Notable players over the years include current Nationals Juan Soto. Former Orioles include Baltimore luminaries like Brady Anderson, Mike Flanagan, Steve Finley, Glenn Davis, and Arthur Rhodes. Hall of Fame pitchers Mike Mussina (1990) and Jim Palmer, who pitched for the Suns on a rehab stint for the O’s in July 1983. Notable Blue Jays and Giants players include Vernon Wells, Alex Rios, Shannon Stewart, Michael Young and Brian Wilson. In 1990, former President George H.W. Bush attended a game in Hagerstown, and Hall of Fame outfielder Willie Mays played in his first professional game at Municipal Stadium.
And since 2007, two years after the Washington Nationals relocated from Montreal, nearly every homegrown Nats young player of note has passed through Hagerstown, including former No. 1 overall MLB draft picks Bryce Harper (now with the Phillies) and Stephen Strasburg. Current players on the 2019 World Series winning team Ryan Zimmerman and Juan Soto are also former Suns alumni.
What If?
If Hagerstown were to lose its team, the nearest minor league ballpark is in Frederick (26.2 miles away), but the Keys are also on MLB’s reported list of potentially contracted minor league teams. Beyond Frederick, there are minor league teams in York, Pa., and Harrisburg, Pa., both over 65 miles away. The Orioles and Nationals are roughly 70 miles away, and both on the major league level.
If the team disappears, fan options in Hagerstown are limited, and expensive.
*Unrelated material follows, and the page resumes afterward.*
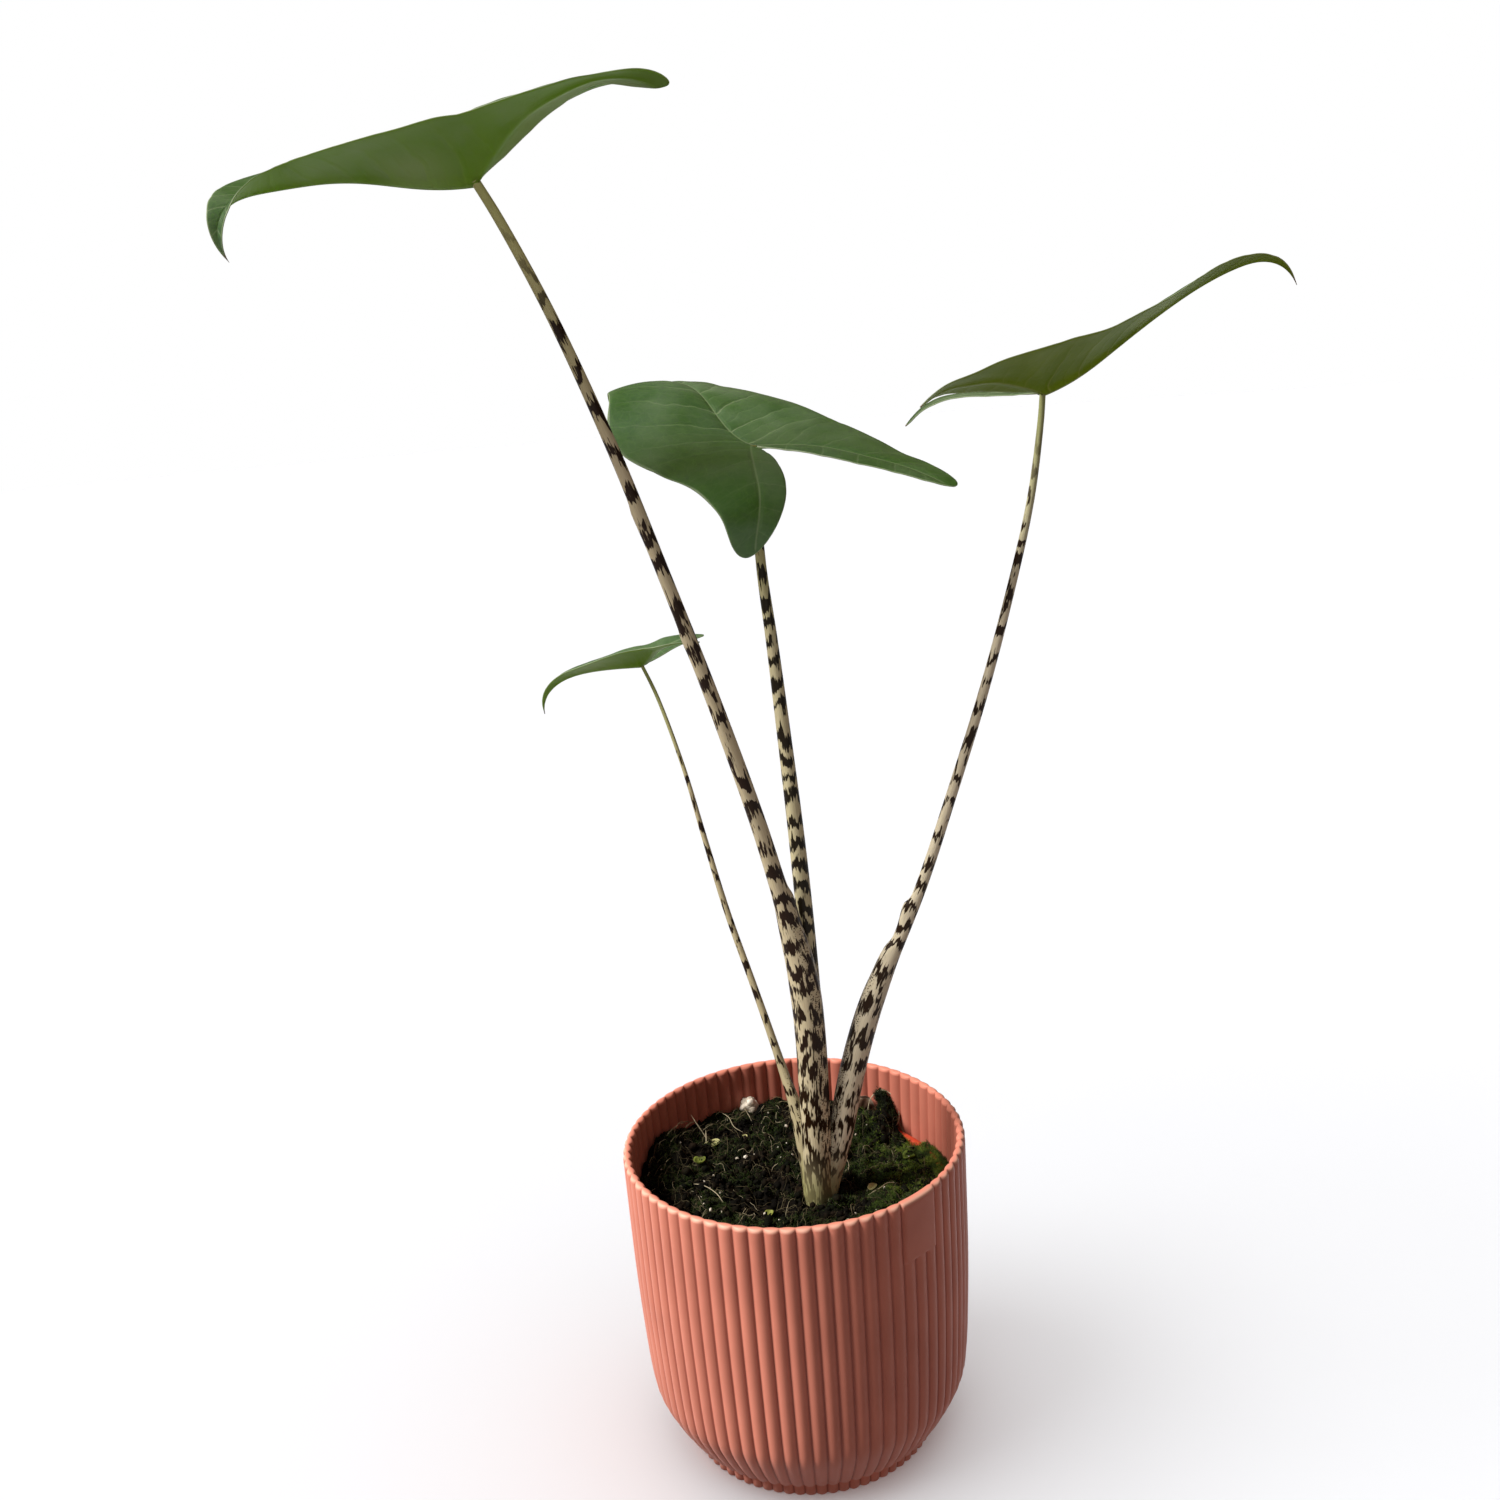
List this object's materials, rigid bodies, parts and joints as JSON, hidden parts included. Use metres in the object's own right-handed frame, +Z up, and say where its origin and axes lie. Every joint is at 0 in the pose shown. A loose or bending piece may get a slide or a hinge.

“It’s not that easy for a family of four to go to Camden Yards [in Baltimore] or Nationals Park [in DC] to go see a game five or six times a year. It’s just too darn expensive,” said Todd Bolton, a lifelong Suns fan from Smith-burg, who has been attending Suns games since their inaugural season in 1981. “My sons are pushing 40 now, but when they were younger, we took them to a lot of games. It was a great family outing, and it got them into baseball … I hope our leaders do everything they can to try to keep baseball in Hagerstown.”